--- Begin ---

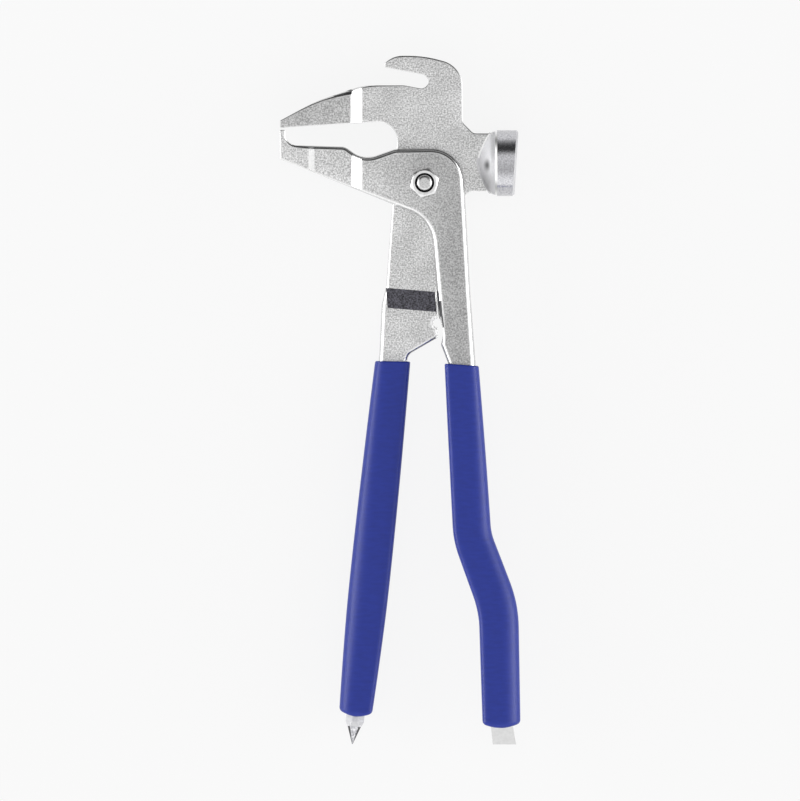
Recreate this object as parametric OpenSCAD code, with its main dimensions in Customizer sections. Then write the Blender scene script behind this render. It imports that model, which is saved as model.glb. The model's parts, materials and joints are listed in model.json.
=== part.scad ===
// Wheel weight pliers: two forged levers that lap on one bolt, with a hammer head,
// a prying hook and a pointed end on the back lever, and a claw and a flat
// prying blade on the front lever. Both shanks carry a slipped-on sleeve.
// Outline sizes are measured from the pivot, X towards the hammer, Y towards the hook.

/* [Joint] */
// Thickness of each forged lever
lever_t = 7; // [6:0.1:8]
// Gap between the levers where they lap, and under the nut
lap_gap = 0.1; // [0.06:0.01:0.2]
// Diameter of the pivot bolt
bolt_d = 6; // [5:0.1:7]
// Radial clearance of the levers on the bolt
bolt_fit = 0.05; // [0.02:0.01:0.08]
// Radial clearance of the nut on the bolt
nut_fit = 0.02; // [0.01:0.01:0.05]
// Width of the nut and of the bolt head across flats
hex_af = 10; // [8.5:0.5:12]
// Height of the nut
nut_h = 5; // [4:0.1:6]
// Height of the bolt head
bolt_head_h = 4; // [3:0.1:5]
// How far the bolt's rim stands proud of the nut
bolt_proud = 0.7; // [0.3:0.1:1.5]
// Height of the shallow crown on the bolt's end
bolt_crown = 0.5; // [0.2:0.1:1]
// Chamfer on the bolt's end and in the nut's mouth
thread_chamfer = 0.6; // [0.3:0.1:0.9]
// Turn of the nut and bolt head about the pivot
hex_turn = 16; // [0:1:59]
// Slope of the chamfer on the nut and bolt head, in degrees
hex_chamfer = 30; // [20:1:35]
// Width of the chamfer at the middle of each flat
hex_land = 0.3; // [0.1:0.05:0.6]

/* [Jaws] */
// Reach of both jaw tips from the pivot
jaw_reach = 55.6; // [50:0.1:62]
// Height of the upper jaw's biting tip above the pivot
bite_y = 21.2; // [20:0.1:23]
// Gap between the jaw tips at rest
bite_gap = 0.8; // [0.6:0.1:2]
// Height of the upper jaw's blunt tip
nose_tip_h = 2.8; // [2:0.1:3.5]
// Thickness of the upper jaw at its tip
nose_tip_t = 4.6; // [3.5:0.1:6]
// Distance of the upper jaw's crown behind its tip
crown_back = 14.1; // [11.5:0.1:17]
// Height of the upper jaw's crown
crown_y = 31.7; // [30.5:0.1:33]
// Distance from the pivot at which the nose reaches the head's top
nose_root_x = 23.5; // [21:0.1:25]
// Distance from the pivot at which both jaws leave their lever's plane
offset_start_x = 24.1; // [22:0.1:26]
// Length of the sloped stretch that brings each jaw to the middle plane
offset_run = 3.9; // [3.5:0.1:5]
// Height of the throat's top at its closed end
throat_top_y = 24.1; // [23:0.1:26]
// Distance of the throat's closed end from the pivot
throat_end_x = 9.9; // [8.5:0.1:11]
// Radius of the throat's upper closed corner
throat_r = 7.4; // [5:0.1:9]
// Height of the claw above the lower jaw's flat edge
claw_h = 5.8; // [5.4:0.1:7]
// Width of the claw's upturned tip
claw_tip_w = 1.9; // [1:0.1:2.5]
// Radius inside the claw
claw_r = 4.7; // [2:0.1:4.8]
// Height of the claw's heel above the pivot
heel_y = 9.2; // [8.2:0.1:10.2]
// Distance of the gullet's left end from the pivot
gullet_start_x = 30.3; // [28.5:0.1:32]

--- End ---

• [Instructions for the task] Write the data back out verbatim.

• [Finished exercise]
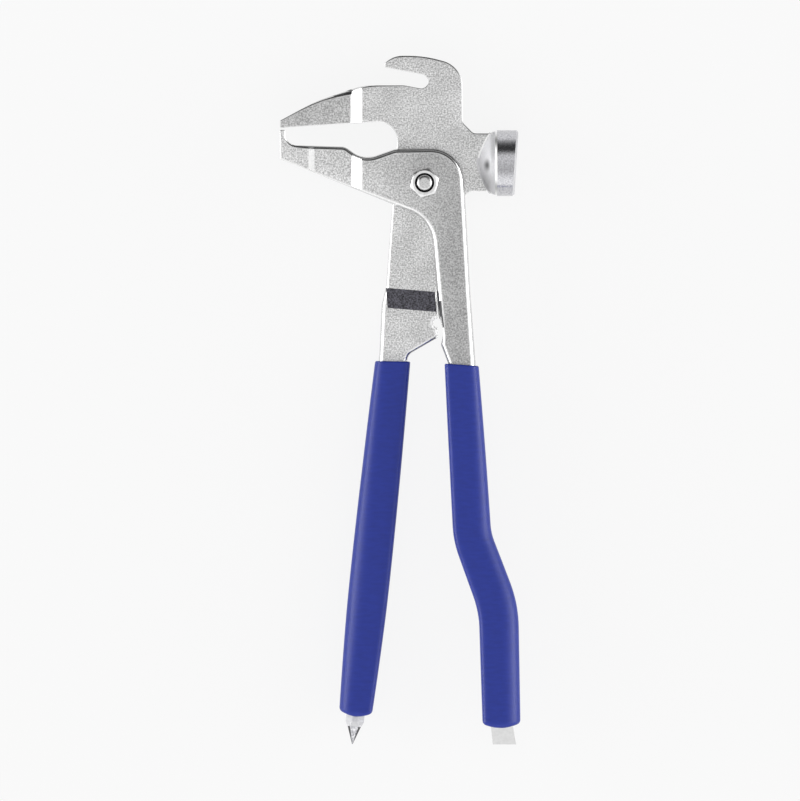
Recreate this object as parametric OpenSCAD code, with its main dimensions in Customizer sections. Then write the Blender scene script behind this render. It imports that model, which is saved as model.glb. The model's parts, materials and joints are listed in model.json.
=== part.scad ===
// Wheel weight pliers: two forged levers that lap on one bolt, with a hammer head,
// a prying hook and a pointed end on the back lever, and a claw and a flat
// prying blade on the front lever. Both shanks carry a slipped-on sleeve.
// Outline sizes are measured from the pivot, X towards the hammer, Y towards the hook.

/* [Joint] */
// Thickness of each forged lever
lever_t = 7; // [6:0.1:8]
// Gap between the levers where they lap, and under the nut
lap_gap = 0.1; // [0.06:0.01:0.2]
// Diameter of the pivot bolt
bolt_d = 6; // [5:0.1:7]
// Radial clearance of the levers on the bolt
bolt_fit = 0.05; // [0.02:0.01:0.08]
// Radial clearance of the nut on the bolt
nut_fit = 0.02; // [0.01:0.01:0.05]
// Width of the nut and of the bolt head across flats
hex_af = 10; // [8.5:0.5:12]
// Height of the nut
nut_h = 5; // [4:0.1:6]
// Height of the bolt head
bolt_head_h = 4; // [3:0.1:5]
// How far the bolt's rim stands proud of the nut
bolt_proud = 0.7; // [0.3:0.1:1.5]
// Height of the shallow crown on the bolt's end
bolt_crown = 0.5; // [0.2:0.1:1]
// Chamfer on the bolt's end and in the nut's mouth
thread_chamfer = 0.6; // [0.3:0.1:0.9]
// Turn of the nut and bolt head about the pivot
hex_turn = 16; // [0:1:59]
// Slope of the chamfer on the nut and bolt head, in degrees
hex_chamfer = 30; // [20:1:35]
// Width of the chamfer at the middle of each flat
hex_land = 0.3; // [0.1:0.05:0.6]

/* [Jaws] */
// Reach of both jaw tips from the pivot
jaw_reach = 55.6; // [50:0.1:62]
// Height of the upper jaw's biting tip above the pivot
bite_y = 21.2; // [20:0.1:23]
// Gap between the jaw tips at rest
bite_gap = 0.8; // [0.6:0.1:2]
// Height of the upper jaw's blunt tip
nose_tip_h = 2.8; // [2:0.1:3.5]
// Thickness of the upper jaw at its tip
nose_tip_t = 4.6; // [3.5:0.1:6]
// Distance of the upper jaw's crown behind its tip
crown_back = 14.1; // [11.5:0.1:17]
// Height of the upper jaw's crown
crown_y = 31.7; // [30.5:0.1:33]
// Distance from the pivot at which the nose reaches the head's top
nose_root_x = 23.5; // [21:0.1:25]
// Distance from the pivot at which both jaws leave their lever's plane
offset_start_x = 24.1; // [22:0.1:26]
// Length of the sloped stretch that brings each jaw to the middle plane
offset_run = 3.9; // [3.5:0.1:5]
// Height of the throat's top at its closed end
throat_top_y = 24.1; // [23:0.1:26]
// Distance of the throat's closed end from the pivot
throat_end_x = 9.9; // [8.5:0.1:11]
// Radius of the throat's upper closed corner
throat_r = 7.4; // [5:0.1:9]
// Height of the claw above the lower jaw's flat edge
claw_h = 5.8; // [5.4:0.1:7]
// Width of the claw's upturned tip
claw_tip_w = 1.9; // [1:0.1:2.5]
// Radius inside the claw
claw_r = 4.7; // [2:0.1:4.8]
// Height of the claw's heel above the pivot
heel_y = 9.2; // [8.2:0.1:10.2]
// Distance of the gullet's left end from the pivot
gullet_start_x = 30.3; // [28.5:0.1:32]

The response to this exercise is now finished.